Wong Chi-ching    Pipa
Wong Chi-ching entered the China Broadcast Chinese Orchestra in 1976 and the Hong Kong Chinese Orchestra in 1987 where she is currently the Section Leader of Plucked-strings and Pipa Principal. Wong is a keen supporter of modern music, and has given premieres of works for solo pipa at international music festivals, the ISCM World Music Days, and with various dance companies. Some of her notable appearances include performing When Mountains Roar for Chinese-Western orchestra with the Academy of St. Martin in the Fields in 1997, followed by a collaboration with the Hong Kong Sinfonietta at Saint-Riquier Festival in France in 2001. In 2002, she performed Concerto for Pipa and String Orchestra by Tan Dun at the New Vision Arts Festival in Hong Kong, under the baton of the composer himself. In September 2003, she went to Japan to perform A Thousand Sweeps with the Kyushu Symphony Orchestra.

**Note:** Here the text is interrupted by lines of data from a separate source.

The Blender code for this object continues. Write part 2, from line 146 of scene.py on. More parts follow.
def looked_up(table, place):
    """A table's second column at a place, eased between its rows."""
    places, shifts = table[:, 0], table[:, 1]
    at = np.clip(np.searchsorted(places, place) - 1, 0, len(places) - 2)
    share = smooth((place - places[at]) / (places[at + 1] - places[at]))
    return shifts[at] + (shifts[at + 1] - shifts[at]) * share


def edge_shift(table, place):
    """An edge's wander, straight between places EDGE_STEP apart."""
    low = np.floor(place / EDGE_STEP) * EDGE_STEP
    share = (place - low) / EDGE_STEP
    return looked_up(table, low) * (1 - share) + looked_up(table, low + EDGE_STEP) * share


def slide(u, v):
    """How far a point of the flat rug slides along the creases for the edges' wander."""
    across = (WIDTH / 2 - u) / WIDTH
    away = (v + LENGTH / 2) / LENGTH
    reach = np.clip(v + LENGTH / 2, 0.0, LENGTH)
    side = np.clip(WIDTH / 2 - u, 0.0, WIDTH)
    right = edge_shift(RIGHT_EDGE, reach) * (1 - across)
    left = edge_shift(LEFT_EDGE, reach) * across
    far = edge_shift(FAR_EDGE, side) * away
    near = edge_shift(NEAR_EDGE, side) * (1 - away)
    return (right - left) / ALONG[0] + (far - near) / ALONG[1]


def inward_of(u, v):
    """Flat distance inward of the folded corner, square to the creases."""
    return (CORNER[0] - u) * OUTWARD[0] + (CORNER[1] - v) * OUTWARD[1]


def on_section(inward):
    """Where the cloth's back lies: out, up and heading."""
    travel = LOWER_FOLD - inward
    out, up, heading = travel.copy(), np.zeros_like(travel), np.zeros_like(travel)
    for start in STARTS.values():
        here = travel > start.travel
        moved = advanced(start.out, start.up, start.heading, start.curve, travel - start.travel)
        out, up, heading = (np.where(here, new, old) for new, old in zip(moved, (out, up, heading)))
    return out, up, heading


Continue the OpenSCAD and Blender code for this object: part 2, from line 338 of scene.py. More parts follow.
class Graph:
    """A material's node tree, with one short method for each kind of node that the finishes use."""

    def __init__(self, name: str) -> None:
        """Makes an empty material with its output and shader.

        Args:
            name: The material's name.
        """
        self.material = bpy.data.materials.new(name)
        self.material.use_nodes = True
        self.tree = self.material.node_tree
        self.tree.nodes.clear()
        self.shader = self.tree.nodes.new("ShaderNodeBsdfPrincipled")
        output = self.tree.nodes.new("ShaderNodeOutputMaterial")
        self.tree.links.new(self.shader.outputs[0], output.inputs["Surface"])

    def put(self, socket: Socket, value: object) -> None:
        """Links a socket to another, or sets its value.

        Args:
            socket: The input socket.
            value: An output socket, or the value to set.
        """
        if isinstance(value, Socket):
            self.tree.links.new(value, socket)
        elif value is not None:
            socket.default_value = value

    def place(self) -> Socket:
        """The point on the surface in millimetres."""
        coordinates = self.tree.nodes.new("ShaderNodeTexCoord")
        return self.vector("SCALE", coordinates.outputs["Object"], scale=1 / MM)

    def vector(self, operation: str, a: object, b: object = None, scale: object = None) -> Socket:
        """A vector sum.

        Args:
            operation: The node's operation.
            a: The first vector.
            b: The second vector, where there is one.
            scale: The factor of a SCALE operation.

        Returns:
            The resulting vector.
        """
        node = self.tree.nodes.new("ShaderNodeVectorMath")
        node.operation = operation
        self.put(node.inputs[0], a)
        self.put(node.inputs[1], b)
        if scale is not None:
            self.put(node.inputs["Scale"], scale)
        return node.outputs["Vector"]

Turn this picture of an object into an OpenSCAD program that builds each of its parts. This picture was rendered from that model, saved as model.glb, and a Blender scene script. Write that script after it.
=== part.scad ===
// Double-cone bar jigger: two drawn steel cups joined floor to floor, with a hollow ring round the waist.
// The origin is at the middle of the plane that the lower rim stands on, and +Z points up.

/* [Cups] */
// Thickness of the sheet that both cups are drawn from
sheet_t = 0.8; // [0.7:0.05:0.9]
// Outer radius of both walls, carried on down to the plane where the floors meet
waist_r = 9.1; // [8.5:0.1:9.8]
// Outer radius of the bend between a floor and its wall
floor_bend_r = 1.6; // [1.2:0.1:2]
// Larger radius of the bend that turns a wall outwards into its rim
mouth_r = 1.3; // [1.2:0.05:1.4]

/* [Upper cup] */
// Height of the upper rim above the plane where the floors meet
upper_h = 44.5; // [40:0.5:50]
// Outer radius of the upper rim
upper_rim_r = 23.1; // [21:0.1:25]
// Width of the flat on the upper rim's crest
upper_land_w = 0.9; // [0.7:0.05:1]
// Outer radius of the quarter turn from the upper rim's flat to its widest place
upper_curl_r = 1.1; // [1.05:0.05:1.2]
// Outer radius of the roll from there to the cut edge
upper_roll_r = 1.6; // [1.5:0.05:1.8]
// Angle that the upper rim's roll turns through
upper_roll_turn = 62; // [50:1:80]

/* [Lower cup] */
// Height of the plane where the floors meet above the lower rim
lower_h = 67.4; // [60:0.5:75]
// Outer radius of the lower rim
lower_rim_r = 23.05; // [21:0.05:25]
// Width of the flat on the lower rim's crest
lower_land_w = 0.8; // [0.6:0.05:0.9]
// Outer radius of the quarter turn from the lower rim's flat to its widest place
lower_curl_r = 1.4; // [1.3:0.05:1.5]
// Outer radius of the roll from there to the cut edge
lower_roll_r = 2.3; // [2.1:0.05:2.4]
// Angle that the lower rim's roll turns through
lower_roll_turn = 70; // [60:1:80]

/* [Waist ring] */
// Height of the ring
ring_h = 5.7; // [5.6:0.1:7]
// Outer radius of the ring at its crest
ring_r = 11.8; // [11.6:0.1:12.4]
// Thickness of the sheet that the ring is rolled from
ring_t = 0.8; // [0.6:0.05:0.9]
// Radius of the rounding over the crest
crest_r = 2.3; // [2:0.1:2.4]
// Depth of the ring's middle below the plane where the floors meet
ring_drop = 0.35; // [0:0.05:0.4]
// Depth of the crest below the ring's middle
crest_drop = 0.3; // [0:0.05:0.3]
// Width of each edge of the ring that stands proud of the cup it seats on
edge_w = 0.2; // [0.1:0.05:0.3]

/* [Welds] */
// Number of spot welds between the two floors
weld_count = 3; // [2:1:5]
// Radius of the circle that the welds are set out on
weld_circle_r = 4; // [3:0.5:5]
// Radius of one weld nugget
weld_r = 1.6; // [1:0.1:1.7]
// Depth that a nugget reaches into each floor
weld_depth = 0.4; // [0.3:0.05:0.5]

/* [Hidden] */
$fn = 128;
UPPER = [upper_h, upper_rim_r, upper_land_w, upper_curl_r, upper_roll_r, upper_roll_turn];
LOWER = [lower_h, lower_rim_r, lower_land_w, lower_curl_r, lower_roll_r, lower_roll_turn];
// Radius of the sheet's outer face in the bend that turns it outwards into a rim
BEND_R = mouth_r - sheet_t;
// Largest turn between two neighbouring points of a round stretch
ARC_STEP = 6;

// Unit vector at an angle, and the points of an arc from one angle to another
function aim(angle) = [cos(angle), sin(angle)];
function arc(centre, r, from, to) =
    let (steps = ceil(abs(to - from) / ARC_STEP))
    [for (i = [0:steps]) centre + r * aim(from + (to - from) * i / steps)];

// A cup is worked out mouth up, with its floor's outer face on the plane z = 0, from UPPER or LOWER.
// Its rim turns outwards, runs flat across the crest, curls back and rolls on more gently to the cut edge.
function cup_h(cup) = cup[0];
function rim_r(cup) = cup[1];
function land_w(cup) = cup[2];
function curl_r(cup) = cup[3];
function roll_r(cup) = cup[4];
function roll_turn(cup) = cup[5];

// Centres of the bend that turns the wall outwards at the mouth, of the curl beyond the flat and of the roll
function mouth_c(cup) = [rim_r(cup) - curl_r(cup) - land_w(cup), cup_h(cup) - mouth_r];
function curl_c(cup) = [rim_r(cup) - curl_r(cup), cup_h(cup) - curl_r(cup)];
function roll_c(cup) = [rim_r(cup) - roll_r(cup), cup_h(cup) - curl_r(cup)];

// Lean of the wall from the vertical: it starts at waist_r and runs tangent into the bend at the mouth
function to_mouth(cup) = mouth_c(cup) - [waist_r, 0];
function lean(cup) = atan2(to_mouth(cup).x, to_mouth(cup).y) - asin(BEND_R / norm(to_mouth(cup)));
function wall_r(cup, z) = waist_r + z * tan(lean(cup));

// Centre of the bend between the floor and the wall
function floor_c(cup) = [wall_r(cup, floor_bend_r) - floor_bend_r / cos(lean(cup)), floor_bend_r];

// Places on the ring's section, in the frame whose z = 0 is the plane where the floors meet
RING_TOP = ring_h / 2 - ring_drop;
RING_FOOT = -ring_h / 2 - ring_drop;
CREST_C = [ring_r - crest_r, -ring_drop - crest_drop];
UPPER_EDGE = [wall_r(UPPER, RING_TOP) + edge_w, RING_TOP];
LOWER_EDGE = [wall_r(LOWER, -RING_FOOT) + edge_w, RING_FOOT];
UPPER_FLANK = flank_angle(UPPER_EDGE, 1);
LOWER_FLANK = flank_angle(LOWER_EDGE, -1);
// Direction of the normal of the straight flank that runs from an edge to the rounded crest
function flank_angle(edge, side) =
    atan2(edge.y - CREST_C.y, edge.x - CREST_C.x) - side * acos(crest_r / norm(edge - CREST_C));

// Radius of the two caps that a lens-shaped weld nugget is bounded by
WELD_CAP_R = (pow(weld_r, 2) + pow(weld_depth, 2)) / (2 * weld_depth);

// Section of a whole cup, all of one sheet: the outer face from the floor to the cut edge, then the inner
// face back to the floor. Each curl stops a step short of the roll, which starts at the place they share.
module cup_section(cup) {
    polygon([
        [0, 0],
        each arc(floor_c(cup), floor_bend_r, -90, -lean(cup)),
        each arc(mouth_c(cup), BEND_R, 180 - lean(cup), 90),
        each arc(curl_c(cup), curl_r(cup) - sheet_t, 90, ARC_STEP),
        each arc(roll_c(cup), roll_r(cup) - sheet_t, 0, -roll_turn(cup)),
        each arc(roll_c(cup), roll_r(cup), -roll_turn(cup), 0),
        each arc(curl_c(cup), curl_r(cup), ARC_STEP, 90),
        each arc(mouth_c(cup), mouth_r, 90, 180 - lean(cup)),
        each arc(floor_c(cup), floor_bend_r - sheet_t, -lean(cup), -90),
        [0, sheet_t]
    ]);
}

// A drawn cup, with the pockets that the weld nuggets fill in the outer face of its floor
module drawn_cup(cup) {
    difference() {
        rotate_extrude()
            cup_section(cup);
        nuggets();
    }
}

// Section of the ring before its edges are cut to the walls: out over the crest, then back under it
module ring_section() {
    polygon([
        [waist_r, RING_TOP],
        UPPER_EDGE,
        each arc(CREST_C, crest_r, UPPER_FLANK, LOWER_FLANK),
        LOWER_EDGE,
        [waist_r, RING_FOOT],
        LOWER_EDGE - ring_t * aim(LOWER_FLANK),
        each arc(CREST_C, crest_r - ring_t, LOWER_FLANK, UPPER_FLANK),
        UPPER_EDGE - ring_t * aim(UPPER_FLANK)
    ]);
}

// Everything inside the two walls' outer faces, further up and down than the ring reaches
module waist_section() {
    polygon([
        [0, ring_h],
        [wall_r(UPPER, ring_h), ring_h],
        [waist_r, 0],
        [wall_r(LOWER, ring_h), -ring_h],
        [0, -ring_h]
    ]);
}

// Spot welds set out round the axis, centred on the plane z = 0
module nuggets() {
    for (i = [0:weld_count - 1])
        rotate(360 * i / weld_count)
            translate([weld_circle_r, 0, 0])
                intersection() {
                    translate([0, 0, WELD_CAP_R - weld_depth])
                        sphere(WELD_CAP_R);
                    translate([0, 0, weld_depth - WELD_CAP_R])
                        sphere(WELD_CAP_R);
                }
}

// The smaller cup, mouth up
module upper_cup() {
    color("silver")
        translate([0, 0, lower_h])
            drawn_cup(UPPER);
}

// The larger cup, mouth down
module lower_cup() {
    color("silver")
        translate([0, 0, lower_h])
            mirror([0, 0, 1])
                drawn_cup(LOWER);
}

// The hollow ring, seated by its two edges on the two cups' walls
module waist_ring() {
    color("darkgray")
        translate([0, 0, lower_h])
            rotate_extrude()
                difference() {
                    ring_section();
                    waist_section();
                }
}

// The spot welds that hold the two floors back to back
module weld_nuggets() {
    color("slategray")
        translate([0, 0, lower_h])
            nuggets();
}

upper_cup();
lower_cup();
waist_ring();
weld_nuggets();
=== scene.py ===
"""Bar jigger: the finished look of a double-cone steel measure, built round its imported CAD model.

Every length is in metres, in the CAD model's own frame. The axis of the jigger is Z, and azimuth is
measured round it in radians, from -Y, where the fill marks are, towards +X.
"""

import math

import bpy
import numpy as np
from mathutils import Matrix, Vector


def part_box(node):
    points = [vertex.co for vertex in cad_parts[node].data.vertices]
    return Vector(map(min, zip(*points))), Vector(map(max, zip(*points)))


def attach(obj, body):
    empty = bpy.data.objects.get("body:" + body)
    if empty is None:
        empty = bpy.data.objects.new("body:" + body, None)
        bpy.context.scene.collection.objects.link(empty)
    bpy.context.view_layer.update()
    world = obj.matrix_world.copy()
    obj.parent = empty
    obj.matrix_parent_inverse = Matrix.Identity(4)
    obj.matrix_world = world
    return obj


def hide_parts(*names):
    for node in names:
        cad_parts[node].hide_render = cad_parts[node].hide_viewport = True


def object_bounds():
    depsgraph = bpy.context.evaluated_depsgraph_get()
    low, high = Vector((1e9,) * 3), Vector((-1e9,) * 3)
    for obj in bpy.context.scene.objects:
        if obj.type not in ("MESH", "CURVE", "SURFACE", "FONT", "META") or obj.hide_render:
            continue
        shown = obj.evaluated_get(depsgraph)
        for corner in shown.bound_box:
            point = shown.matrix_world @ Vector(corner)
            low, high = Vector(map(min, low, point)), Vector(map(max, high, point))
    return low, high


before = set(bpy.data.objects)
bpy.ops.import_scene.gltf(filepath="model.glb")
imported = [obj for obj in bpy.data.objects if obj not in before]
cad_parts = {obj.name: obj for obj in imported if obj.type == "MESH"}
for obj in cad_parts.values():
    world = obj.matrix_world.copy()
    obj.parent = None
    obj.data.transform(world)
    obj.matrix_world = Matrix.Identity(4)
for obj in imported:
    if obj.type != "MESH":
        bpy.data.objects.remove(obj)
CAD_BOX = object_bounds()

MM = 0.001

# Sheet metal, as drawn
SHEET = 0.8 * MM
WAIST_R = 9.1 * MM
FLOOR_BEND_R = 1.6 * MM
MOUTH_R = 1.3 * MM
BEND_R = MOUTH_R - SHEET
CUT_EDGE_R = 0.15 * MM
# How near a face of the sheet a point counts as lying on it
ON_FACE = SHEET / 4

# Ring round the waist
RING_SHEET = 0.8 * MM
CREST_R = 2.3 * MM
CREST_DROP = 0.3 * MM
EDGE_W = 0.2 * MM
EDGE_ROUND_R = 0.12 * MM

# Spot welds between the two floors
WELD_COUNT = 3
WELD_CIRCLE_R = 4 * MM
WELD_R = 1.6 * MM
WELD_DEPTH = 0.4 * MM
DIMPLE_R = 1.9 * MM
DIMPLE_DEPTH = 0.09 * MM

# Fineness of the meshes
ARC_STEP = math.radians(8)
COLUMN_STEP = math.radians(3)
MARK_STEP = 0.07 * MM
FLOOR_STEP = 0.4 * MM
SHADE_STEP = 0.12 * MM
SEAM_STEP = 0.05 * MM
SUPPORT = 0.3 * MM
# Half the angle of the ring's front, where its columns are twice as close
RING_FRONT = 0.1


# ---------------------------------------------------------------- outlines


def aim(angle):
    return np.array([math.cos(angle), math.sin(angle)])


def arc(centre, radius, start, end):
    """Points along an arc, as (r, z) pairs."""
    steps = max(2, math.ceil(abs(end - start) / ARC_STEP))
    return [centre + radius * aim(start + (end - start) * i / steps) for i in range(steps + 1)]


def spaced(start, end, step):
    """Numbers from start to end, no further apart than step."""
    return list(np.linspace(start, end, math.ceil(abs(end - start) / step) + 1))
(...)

It was followed by repeat performances of Law Wing-fai's pipa concerto, Flowing Fancies, with the Hong Kong Philharmonic Orchestra in 2003 and 2004. In 2005, she was part of the Hong Kong delegation to Canada to perform in the Chinese New Music Festival.

Wuji Ensemble
The highly unusual ensemble of Chinese plucked string instruments - the Wuji Ensemble - was founded in January 2003, with the aim to extend the possibilities of these instruments to new boundaries and to promote Chinese culture and contemporary art. Members of the ensemble are students and graduates of local tertiary institutions, and apart from weekly rehearsals, they also study calligraphy, meditation, Peking opera and Chinese literature and fine art. Wuji performs regularly at various important events and venues including the Hong Kong Academy for Performing Arts, the City Hall, Hong Kong Space Museum and Hong Kong Conference and Exhibition Centre, as well as at universities in Hong Kong.